Tag: Strauss Brothers

dinner, April 13, 2010

Little more than a week after I had come upon Strauss Brothers veal chops, which we had enjoyed in this meal, I discovered that the same excellent producers also supplied tasty young lamb.   I included four of their small rib chops in this dinner.

  • lamb chops, pan-grilled and finished with oil, thyme and a sprinkle of lemon, from Strauss Brothers, purchased at Garden of Eden;  accompanied by some kale from Bodhitree Farm at the Union Square Greenmarket, sauteed in a bit of oil which had first warmed two lightly-bruised whole garlic cloves;  and French Fingerlings from Norwich Meadows Farms, oven-roasted with rosemary leaves
  • shelled almonds
  • wine:  a medium French red, from Roussillon,  Le Vignes de Bila-Haut, Côtes du Roussillon Villages 2008, M. Chapoutier, from K & D wines

dinner, April 3, 2010

I generally avoid preparing or eating veal (for the expense;  the problematic ethics attached to most of its sources; and the fact that, unless sympathetically prepared, it can end up tasting pretty bland).  It’s probably been years since I’ve had it in my kitchen, but with the memory of one particular recipe I’d not been able to dispose of, I was tempted to give it a try when I came across an attractive package at Garden of Eden.

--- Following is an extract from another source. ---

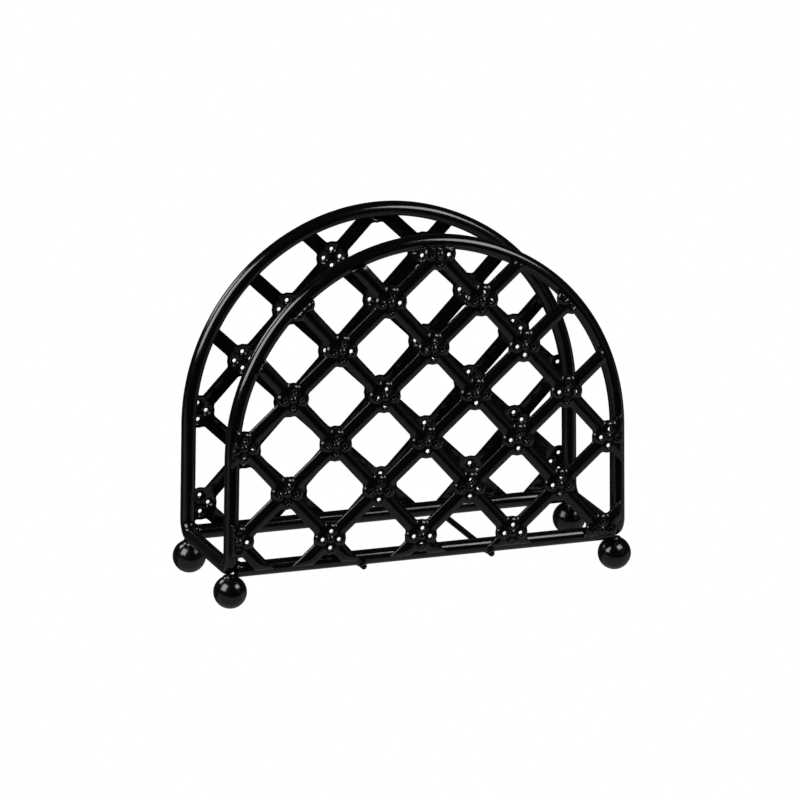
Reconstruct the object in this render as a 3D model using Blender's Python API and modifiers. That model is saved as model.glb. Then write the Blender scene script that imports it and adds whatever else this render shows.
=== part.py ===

It enclosed two small veal loin chops described as “natural, untethered, no growth hormones or artificial ingredients”, and identified as the product of a family firm in southern Wisconsin, Strauss Brothers.  The price per pound was modest, especially considering the almost fabled luxury of the product.  Moreover, the chops themselves were smallish, and that makes sense to us.

Free-range veal?  I spent a lot of time on the dairy farms of our Wisconsin relatives when I was young, where I wondered where and why each cute newborn spotted calf disappeared before we could become very attached to them, so naturally I was intrigued, even if I knew the Strauss Brothers’ critters hadn’t really spent much time on those advertised ranges.

I didn’t go with the recipe I had in mind when I bought the chops, but rather one which absolutely could not be more simple and easy, and which would surely convince any skeptic of the potential robustness of veal.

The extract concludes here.